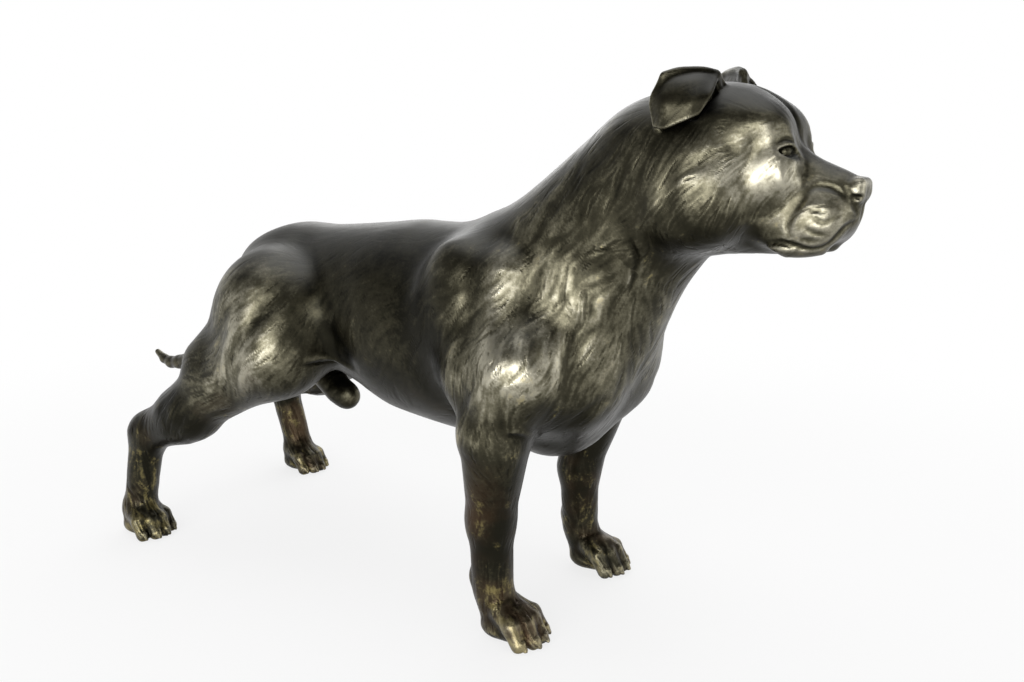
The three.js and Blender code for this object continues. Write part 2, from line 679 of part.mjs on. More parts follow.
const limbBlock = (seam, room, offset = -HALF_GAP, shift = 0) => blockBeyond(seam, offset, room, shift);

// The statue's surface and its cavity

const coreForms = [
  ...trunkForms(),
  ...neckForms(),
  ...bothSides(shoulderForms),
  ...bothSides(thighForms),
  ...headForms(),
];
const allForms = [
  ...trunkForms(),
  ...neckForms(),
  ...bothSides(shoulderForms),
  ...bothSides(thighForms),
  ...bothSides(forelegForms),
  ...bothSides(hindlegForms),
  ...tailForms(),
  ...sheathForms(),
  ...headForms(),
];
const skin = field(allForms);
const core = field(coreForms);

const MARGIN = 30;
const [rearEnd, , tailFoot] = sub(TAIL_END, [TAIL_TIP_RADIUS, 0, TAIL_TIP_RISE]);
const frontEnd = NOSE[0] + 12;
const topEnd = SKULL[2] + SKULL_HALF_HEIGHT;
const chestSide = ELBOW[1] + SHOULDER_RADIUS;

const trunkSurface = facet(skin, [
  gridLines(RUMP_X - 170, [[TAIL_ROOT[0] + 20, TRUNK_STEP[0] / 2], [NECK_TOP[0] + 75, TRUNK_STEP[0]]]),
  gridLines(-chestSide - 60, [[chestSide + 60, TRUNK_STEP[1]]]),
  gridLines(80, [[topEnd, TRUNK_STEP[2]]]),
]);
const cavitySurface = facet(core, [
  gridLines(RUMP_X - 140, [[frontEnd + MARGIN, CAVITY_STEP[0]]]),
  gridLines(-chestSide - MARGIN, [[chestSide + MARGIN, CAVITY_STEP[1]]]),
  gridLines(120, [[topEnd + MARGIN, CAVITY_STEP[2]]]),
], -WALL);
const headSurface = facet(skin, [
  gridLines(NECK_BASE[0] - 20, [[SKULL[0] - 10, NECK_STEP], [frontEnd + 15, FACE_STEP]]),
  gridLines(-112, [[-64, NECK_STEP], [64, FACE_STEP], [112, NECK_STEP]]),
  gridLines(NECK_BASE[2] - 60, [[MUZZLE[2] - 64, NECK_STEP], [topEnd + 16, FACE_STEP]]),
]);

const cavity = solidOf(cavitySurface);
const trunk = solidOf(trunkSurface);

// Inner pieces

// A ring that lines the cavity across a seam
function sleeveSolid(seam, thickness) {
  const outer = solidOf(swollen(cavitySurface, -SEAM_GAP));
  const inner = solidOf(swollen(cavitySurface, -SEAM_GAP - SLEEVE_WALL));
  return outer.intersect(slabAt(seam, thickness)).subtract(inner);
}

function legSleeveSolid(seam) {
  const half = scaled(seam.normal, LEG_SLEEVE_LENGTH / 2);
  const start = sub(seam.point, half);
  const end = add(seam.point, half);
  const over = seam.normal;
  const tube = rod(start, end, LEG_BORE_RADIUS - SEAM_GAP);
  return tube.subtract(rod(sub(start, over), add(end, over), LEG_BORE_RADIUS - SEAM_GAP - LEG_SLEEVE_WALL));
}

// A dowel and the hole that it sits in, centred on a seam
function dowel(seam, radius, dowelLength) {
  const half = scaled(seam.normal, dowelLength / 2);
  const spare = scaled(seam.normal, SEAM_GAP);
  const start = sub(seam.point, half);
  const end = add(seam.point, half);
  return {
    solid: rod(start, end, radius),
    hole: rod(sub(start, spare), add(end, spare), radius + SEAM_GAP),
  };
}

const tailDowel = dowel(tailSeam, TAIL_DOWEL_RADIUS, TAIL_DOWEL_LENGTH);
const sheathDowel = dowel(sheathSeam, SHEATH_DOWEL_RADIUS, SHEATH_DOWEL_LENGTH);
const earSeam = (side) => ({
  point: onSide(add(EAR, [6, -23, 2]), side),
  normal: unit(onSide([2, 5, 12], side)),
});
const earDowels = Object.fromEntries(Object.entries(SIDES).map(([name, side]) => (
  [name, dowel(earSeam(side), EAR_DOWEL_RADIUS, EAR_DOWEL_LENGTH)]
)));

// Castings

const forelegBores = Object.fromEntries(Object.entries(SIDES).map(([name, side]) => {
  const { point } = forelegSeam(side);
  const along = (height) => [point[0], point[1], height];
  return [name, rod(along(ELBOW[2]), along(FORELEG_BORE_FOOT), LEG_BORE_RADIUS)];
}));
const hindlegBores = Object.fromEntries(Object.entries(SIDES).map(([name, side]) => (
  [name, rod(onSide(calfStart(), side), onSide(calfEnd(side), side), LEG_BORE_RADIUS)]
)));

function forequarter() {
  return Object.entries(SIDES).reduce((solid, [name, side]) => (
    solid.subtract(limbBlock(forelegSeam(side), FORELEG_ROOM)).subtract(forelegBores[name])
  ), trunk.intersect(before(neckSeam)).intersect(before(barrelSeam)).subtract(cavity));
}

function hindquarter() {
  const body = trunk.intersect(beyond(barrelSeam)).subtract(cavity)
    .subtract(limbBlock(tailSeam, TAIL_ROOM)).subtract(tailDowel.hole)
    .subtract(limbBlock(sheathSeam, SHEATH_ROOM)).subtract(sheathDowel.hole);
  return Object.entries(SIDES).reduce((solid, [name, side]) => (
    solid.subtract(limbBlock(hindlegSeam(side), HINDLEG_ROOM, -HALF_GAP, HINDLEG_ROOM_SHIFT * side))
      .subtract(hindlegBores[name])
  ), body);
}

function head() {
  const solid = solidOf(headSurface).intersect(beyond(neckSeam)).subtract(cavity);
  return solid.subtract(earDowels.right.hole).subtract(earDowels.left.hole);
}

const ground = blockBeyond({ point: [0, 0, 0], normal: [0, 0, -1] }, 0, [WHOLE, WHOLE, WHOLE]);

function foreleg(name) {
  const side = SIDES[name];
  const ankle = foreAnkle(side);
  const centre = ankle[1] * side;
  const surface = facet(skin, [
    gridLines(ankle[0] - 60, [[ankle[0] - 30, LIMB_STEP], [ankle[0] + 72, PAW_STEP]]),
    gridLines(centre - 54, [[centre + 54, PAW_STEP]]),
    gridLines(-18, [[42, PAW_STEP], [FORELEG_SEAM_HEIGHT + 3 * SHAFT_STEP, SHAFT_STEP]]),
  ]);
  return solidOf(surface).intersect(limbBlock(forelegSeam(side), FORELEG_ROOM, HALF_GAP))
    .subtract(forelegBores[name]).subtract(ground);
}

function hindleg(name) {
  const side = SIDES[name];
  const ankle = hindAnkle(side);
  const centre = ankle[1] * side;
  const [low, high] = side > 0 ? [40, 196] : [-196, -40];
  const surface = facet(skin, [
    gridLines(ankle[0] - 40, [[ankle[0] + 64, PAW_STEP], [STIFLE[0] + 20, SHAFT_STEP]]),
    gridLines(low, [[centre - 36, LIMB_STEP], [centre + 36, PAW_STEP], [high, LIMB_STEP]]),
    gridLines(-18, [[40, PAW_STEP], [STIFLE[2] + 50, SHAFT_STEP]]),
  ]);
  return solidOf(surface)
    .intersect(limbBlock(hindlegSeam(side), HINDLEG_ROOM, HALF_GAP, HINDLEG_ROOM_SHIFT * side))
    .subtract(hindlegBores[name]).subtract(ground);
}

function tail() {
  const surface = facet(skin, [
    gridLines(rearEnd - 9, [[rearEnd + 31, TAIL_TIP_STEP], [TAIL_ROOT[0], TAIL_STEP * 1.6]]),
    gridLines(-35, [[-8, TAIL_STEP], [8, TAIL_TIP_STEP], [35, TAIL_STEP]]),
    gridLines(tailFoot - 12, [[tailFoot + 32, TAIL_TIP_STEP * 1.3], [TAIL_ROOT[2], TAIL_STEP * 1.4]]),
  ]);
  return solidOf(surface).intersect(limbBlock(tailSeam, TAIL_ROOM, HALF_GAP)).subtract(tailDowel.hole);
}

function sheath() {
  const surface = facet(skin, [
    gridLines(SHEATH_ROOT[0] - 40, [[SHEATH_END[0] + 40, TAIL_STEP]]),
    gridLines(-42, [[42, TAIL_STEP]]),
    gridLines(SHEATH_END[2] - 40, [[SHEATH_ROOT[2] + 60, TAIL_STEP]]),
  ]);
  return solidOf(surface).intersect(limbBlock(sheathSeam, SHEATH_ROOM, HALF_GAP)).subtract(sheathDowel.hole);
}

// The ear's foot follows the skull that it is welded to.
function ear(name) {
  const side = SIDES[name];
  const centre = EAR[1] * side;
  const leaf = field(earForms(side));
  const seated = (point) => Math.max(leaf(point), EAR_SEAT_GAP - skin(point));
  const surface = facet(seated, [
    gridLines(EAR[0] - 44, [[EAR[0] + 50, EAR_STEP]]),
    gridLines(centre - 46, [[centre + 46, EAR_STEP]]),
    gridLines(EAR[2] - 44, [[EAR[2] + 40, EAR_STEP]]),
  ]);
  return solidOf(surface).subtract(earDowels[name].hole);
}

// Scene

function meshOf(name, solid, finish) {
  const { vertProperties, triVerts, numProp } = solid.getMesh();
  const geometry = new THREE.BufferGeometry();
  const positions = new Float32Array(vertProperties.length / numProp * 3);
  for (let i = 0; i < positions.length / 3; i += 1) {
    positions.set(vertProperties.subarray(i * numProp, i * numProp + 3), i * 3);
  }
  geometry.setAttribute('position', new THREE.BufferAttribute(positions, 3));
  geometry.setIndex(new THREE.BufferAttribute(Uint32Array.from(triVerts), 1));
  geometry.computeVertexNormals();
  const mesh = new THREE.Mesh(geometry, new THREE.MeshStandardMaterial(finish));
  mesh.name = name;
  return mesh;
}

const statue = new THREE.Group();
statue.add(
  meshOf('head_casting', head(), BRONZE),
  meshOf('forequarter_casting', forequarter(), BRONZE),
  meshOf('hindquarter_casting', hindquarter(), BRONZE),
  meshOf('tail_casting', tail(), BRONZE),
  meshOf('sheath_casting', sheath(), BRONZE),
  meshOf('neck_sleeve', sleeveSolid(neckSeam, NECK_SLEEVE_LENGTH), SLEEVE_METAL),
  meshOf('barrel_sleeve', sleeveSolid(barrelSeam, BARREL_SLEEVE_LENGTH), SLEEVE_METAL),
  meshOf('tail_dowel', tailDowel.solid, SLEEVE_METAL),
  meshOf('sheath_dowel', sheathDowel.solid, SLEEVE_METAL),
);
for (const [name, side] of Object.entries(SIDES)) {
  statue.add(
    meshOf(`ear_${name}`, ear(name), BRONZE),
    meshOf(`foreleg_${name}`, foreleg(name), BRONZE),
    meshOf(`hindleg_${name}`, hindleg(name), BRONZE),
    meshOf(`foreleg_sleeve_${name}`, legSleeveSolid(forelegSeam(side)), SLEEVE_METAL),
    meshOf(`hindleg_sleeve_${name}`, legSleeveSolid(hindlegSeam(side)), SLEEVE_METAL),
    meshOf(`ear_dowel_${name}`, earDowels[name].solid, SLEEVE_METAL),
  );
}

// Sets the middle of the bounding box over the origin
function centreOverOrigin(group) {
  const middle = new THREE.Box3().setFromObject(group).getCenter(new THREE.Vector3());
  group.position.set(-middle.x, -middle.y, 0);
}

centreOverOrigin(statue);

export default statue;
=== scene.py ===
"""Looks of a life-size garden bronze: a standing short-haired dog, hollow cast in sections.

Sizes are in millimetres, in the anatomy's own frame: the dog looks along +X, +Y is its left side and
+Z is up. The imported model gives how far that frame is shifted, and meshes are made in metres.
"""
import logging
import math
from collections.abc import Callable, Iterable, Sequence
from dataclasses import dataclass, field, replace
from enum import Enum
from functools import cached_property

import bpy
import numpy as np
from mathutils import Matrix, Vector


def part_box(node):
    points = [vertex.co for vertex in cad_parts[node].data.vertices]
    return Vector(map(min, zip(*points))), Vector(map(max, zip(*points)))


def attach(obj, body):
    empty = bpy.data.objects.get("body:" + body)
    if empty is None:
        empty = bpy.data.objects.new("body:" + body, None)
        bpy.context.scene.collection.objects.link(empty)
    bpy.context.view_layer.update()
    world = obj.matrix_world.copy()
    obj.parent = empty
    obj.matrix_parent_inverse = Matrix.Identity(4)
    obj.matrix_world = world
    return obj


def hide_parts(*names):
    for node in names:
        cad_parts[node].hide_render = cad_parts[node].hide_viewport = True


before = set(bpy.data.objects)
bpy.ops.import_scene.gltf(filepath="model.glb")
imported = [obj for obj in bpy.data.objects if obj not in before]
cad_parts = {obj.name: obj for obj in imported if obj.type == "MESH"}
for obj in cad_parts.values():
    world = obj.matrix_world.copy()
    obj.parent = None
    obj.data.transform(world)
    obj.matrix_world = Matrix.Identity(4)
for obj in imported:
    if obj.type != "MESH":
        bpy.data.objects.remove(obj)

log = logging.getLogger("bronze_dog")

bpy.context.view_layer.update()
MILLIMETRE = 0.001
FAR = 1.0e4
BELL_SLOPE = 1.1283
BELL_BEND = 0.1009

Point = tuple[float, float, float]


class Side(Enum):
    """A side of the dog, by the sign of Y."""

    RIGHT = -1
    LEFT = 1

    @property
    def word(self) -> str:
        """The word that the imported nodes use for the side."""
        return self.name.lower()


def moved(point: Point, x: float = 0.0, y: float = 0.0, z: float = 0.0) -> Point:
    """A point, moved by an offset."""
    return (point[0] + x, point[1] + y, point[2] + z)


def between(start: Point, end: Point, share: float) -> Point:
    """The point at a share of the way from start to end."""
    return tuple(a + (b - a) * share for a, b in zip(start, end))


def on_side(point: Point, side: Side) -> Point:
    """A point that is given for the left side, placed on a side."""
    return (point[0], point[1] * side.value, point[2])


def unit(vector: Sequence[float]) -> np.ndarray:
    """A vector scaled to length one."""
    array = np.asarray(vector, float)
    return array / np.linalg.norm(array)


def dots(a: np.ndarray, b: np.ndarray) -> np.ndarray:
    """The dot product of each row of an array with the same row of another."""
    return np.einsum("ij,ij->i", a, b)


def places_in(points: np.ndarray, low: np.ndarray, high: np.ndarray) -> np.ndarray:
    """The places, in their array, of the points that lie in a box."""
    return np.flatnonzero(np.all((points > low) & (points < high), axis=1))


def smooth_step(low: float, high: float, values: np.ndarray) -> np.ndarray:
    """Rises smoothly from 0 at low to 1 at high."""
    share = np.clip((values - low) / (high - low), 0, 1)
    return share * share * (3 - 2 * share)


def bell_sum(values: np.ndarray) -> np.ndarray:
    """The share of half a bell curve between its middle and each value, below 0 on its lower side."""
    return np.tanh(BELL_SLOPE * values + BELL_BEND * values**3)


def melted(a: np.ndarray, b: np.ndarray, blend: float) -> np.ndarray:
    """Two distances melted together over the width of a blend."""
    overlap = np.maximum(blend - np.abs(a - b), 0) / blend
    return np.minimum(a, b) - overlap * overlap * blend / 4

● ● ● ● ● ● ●

What the task asks:
Return exactly the lines from the beginning of the data above through the one containing "and its cavity", please. Include both end lines and add nothing else.

Output of the task:
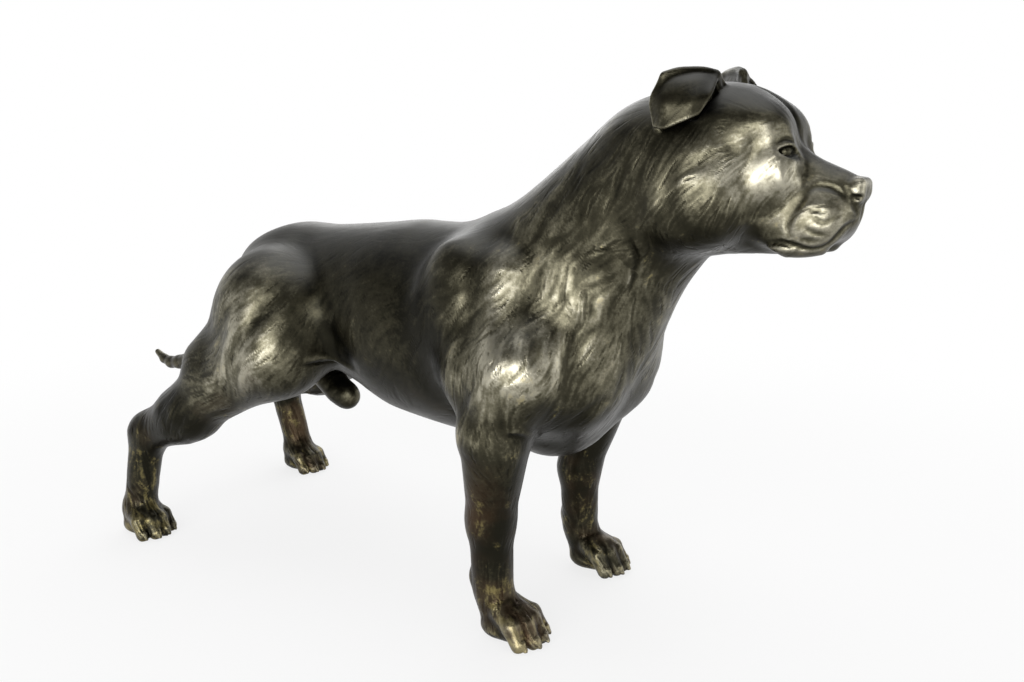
The three.js and Blender code for this object continues. Write part 2, from line 679 of part.mjs on. More parts follow.
const limbBlock = (seam, room, offset = -HALF_GAP, shift = 0) => blockBeyond(seam, offset, room, shift);

// The statue's surface and its cavity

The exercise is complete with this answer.